Before describing the present research, I will first consider what is implied by work ethics and consider previous research on homework and work ethics. I will then discuss Befring's (2012) five indicators of a high-quality childhood, namely:

1. Good and close relationships, 2. Appreciation of diversity and variety, 3. Development of interests and an optimistic future outlook, 4. Caution with regard to risks, and 5. Measures to counteract reproductive processes.

Work ethic

The Norwegian general curriculum states that "pupils' achievement is clearly influenced by the work habits acquired during their early years at school." Moreover, "good work habits developed at school have benefits far beyond the school framework." This is justified by the premise that school should prepare children for "the tasks of working and social life" (The Norwegian Directorate of Education and Training, 2015, p. 27).
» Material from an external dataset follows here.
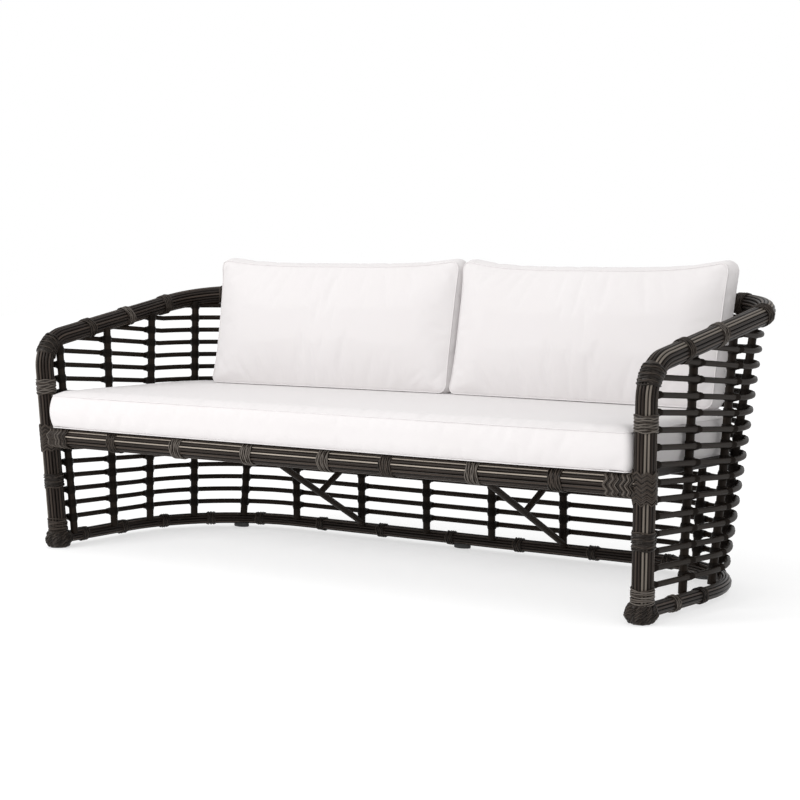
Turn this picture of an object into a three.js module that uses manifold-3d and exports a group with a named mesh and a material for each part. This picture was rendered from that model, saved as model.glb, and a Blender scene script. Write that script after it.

The curriculum does not describe what is meant by good work habits. So, what is meant by good work habits or a good work ethic and what does research say about the statement "pupils' achievement is clearly influenced by the work habits acquired during their early years at school"?

Work ethics are traditionally linked to adults' work and social lives. Weber laid much of the foundation for discussions of work ethics in his book The Protestant Ethic and the Spirit of Capitalism, published in 1904?5. The capitalist work ethic was then understood as the driving force behind industrialization, economic growth, and capitalism in North-west Europe and North America.